Civil liberties should not be sacrificed

    There never was a war that did not have unforeseen consequences. There never was a war that didn’t cause fear and uncertainty. There never was a war where people wanted to be destroyed.

    The thing about President George W. Bush’s war on terrorism is that the consequences are here. People are already afraid and uncertain. Things are already being destroyed. This military endeavor is costing more than human life. It is costing human freedom.

    In a country founded on aphorisms like “”innocent until proven guilty”” and “”all men are created equal,”” there are currently two U.S. citizens being detained without legal representation and without being charged. The Bush administration is demanding the right to hold U.S. citizens in prison, denying them access to legal assistance without charging them with a crime. Even avowedly right-wing conservatives are finding such glaring trespasses of basic founding principles difficult to defend.

    Jose Padilla and Yaser Esam Hadmi, two U.S. citizens, are both currently in solitary confinement under military control. Padilla, the alleged dirty bomber, was originally detained by federal agents upon arrival at Chicago O’Hare International Airport as a material witness in a New York grand jury crime. Several weeks later, federal authorities declared him a “”military combatant”” and he has since been handed over to armed forces.

    Hadmi surrendered to Northern Alliance troops in Afghanistan and was held in U.S. custody there, then transferred to U.S. military base Camp X-Ray in Guantanamo Bay, Cuba. Hadmi was moved to a naval brig in Virginia upon discovery that he was born in Louisiana and had not renounced his U.S. citizenship.

    Bush’s power to defy Padilla and Hadmi’ s liberties will be decided in their respective court cases, which are currently working their way through the federal courts. The federal district judges currently sitting in on both cases are conservative Reagan appointees. The Fourth Circuit Court of Appeals currently reviewing the Hadmi case for the third time is widely considered the most politically conservative in the country. But even its chief judge, Harvie Wilkinson, is balking at the idea that any U.S. citizen could be held indefinitely without charges or counsel.

    In the face of judicial skepticism and civil liberties groups who are haltingly recovering ground after 9/11, the government has made slight concessions. The White House has agreed that the federal courts have some right to review such detentions, but it has insisted that any such review should be minimal and that the enemy combatants shouldn’t have access to legal counsel due to the possibility that they may pass information to terrorist organizations.

    This is the price of this war, and it is a costly one. Its causes are clear, its effects complicated. A disaster strikes and people become frightened. In the name of homeland security, the government takes steps to prevent terrorism, violating civil liberties along the way. In the name of justice, rights are stripped. In the name of protection, we lose our freedom.

    Perhaps someone will say that this is a necessary evil. But that view fails to consider the gravity of such an infraction. What is necessary is maintaining a free society with individuals who cannot be locked up because the government says so.
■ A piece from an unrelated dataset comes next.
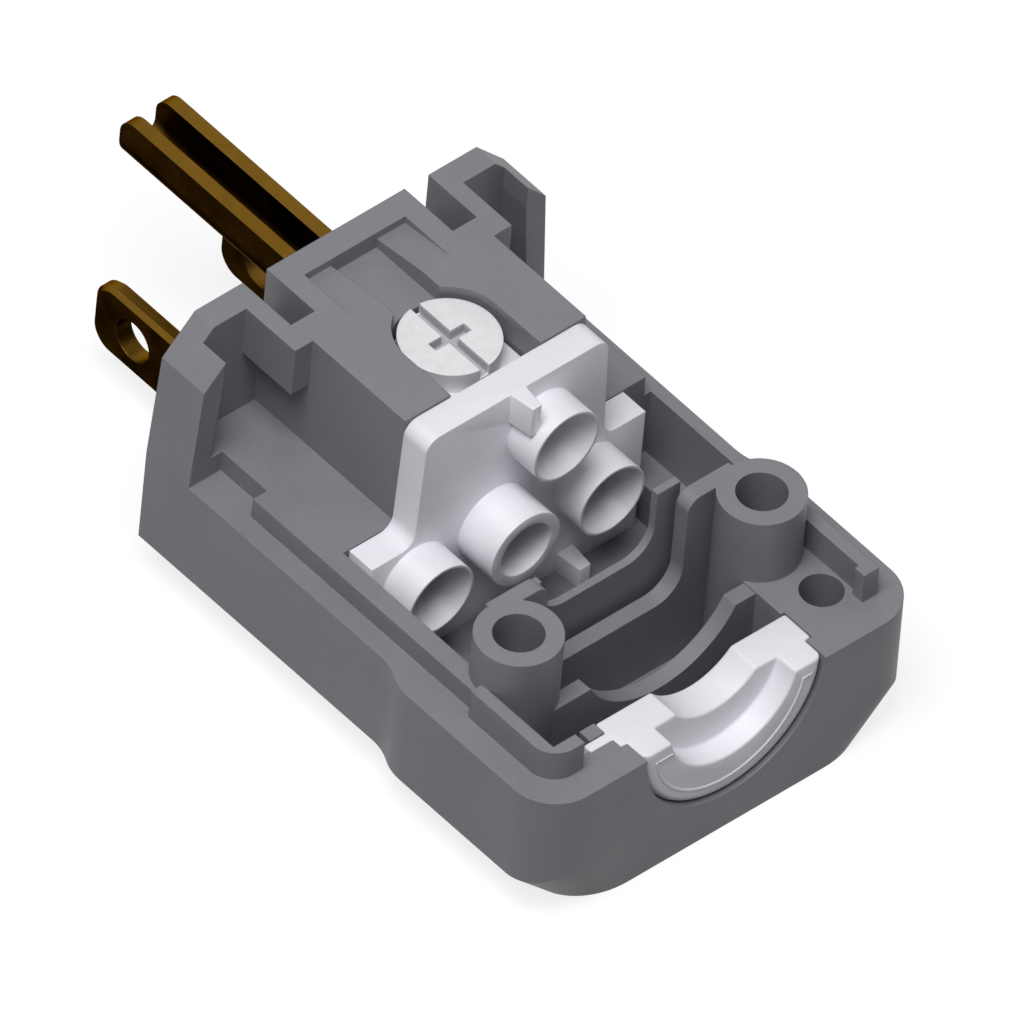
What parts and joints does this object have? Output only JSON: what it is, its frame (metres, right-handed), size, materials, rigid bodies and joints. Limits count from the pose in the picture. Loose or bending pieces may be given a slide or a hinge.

What is necessary is defending our principles as well as our homeland. What is necessary is not giving up our freedom because of fear.

    Perhaps someone will say that it’s only two individuals. But when human liberty is breeched on behalf of one person, then its foundation is shaken for everyone. If the rights of one citizen, regardless of how unsavory or treacherous, are violated without due process, then they are violated for us all. Such a devastating loss to civil liberty is not a reasonable cost. That is not a justifiable demand. That is not a punishment of treason, but rather a treacherous act against one’s own country.
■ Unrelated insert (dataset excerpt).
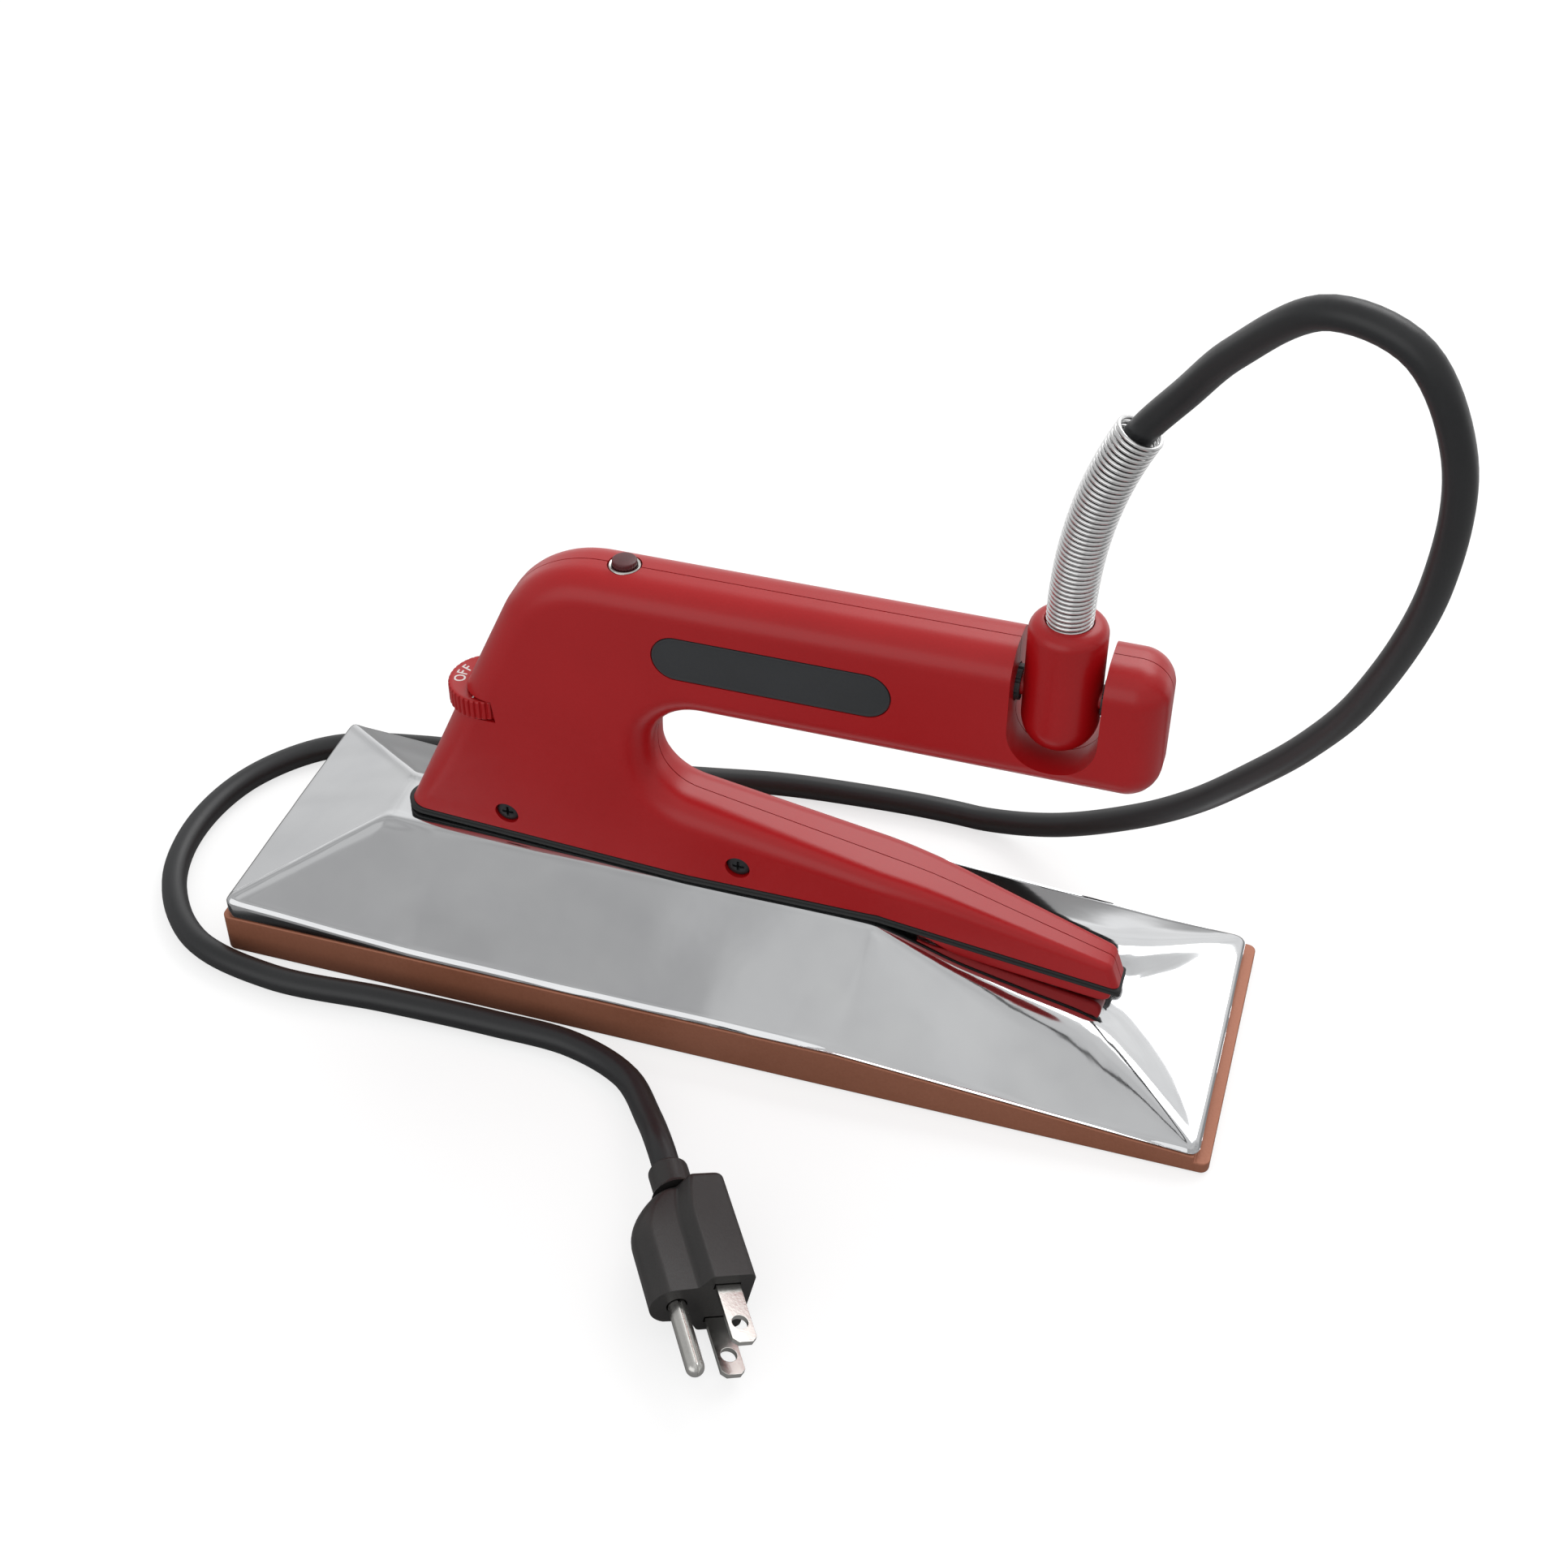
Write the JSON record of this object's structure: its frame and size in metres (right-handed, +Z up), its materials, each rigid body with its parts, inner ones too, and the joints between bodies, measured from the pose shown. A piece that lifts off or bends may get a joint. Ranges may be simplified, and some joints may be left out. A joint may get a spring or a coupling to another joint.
{
  "type": "carpet seaming iron",
  "caption": "Electric iron with a long flat sole, chromed sloping heat shield, red D-shaped handle with a thumb dial, a swivelling cord gland with a spring strain relief, and a corded plug.",
  "frame": {"origin": "middle of the sole plate's underside", "axes": "+X along the sole from the dial end to the narrow tail and cord end, +Y away from the side with the label plate, +Z up"},
  "size_m": [0.3608, 0.235, 0.2539],
  "materials": {
    "handle_plastic": "satin red moulded plastic",
    "sole_coating": "copper-brown non-stick coating on cast aluminium",
    "chromed_sheet": "mirror chrome",
    "plated_steel": "plated steel",
    "nickel": "nickel-plated brass",
    "black_plastic": "fine matt black",
    "dial_plastic": "red, knurled rim",
    "gasket": "black ribbed gasket",
    "cord_jacket": "black cord jacket",
    "plug_moulding": "black moulded plug",
    "ceramic": "glazed thermostat block",
    "lamp_lens": "dark red translucent lens",
    "lamp_glass": "clear neon lamp",
    "lead_sleeve": "woven glass sleeve"
  },
  "bodies": {
    "iron": {"handle_front_shell": "handle_plastic", "handle_back_shell": "handle_plastic", "tail_cover": "handle_plastic", "sole_plate": "sole_coating", "heat_shield": "chromed_sheet", "pilot_bezel": "chromed_sheet", "base_gasket": "gasket", "power_cord": "cord_jacket", "plug_body": "plug_moulding", "plug_collar": "plug_moulding", "plug_blade_upper": "nickel", "plug_blade_lower": "nickel", "plug_earth_pin": "nickel", "terminal_pin_live": "nickel", "terminal_pin_neutral": "nickel", "heating_element": "plated_steel", "clamp_bar": "plated_steel", "clamp_screw_front": "plated_steel", "clamp_screw_rear": "plated_steel", "element_clamp_front": "plated_steel", "element_clamp_rear": "plated_steel", "grip_screw": "plated_steel", "mounting_stud_front": "plated_steel", "mounting_stud_rear": "plated_steel", "stud_nut_front": "plated_steel", "stud_nut_rear": "plated_steel", "stud_spacer_front": "plated_steel", "stud_spacer_rear": "plated_steel", "thermostat_bracket": "plated_steel", "thermostat_body": "ceramic", "pilot_lens": "lamp_lens", "pilot_lamp": "lamp_glass", "lead_live": "lead_sleeve", "lead_neutral": "lead_sleeve", "lead_earth": "lead_sleeve", "gland_bush_front": "black_plastic", "gland_bush_rear": "black_plastic", "label_plate": "black_plastic", "shell_screw_front": "black_plastic", "shell_screw_rear": "black_plastic"},
    "dial": {"thermostat_dial": "dial_plastic", "thermostat_shaft": "plated_steel"},
    "cord_gland": {"gland_barrel": "handle_plastic", "strain_relief_spring": "plated_steel"}
  },
  "joints": [
    {"name": "dial_turn", "type": "hinge", "parent": "iron", "child": "dial", "pos_m": [-0.0738, 0, 0.087], "axis": [0, 0, 1], "range_deg": [-270, 0]},
    {"name": "gland_swing", "type": "hinge", "parent": "iron", "child": "cord_gland", "pos_m": [0.0885, 0, 0.1207], "axis": [1, 0, 0], "range_deg": [-60, 60], "deforming": ["power_cord"]}
  ]
}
    Perhaps someone will say that this is part of war, that it has happened before and that the country has survived. An obvious example are the Japanese internment camps of World War II, in which thousands of U.S. citizens were forcibly removed from their homes and held under government consent because it allegedly protected the United States from possible espionage. Later, the administration of Bush Sr. admitted that the camps were wrong, and subsequent financial reparations were made. It was wrong then, and it is wrong now. Such actions are not waging war on another country but against ourselves.

    The same government that claims to be defending the American way of life is in fact violating the founding ideals guaranteed in the Constitution. If such infractions of rights like legal representation and habeas corpus are allowed to continue in the name of national defense, then we are actually destroying ourselves, not preventing destruction on behalf of someone else.

    Grounding a statement on the fact that other people agree is not a sound justification for an argument. But it is an indication of what people believe. When a democratic society agrees that civil liberties should not be violated in the name of preventing terrorism, then their government representatives are obligated to respond accordingly. A January 2002 Gallup Poll showed that 62 percent of those surveyed did not think that the government should take steps to prevent terrorism if it means taking their civil liberties away. Government officials are elected to represent the people who voted them into office. People do not wish to give up their rights. The government has a responsibility to respect that wish.

    No one wants to let terrorists go. No one wants to endanger this country by allowing people guilty of treason to continue plotting against the United States. But if citizens like Padilla and Hadmi are held without charges or counsel, then far more is endangered than people and property. If violations of liberty are justified by the government, then we have lost more than the war. We have lost the right to patriotism and pride. We have lost the right to liberty and freedom. We have lost our national identity. The end does not justify the means. Fear does not justify an infringement of freedom.